Omicron adds to winegrowers' anxieties as they battle weather, staff shortages

Hot, dry weather and many helping hands are two key ingredients for a good wine harvest - but some winegrowers are still patiently waiting for both.

Omicron has added another layer of anxiety to this year's vintage as winegrowers get by without international experts and try to retain enough staff to get through.

The most crucial time of the winegrowing year has coincided with the country's peak of COVID-19 and isolation.

"We're going to finish our harvest here tomorrow so it looks like we've dodged a bullet, and it looks like we're going to make it," Kumeu River Wines vineyard director Milan Brajkovich says.

Despite a few staff needing to isolate, Kumeu River Wines managed to find just enough hands.

"[We're] tired but happy," Brajkovich says.

But as the wave of infections is expected to move south, winegrowers in North Canterbury are holding their breath. Rain and humidity have already left their mark, bringing in powdery mildew, and pushing out Black Estate's harvest right in time for the peak of Omicron to arrive. 

"Yield will be slightly lower, but we won't know until we see how the next few weeks play out," says Black Estate winemaker Nicholas Brown.

"Fingers crossed we can get to the last few weeks for harvest and bring in some really beautiful fruit."

Bubbles and social distancing only go so far when protecting our fifth biggest goods export.

"We've got people having to isolate if they test positive, so that means a reduction in team members," Brown says.

From teams that are already missing important international workers.

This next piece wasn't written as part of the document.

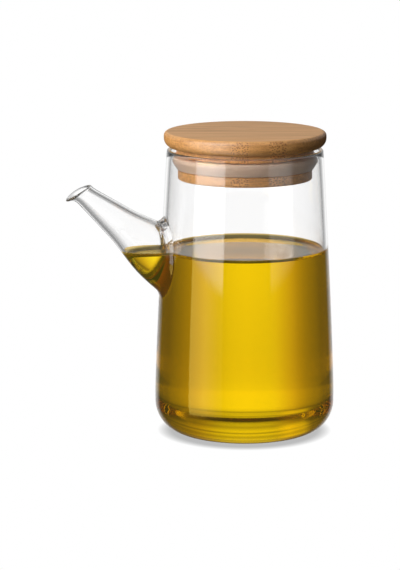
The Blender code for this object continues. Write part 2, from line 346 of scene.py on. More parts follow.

"The biggest issue we've had is getting people to harvest," Brajkovich says.

Normally experienced vintage workers from the Northern Hemisphere come to New Zealand to help with critical tasks.

"It means we've got a less experienced workforce that effectively has got the threat of COVID, Omicron hanging over top, so there's a lot of nervous winemakers out there," NZ Wine CEO Philip Gregan says.

Winemakers are hopeful there's a lot of really nice fruit on their vines. That'll be something to calm the nerves.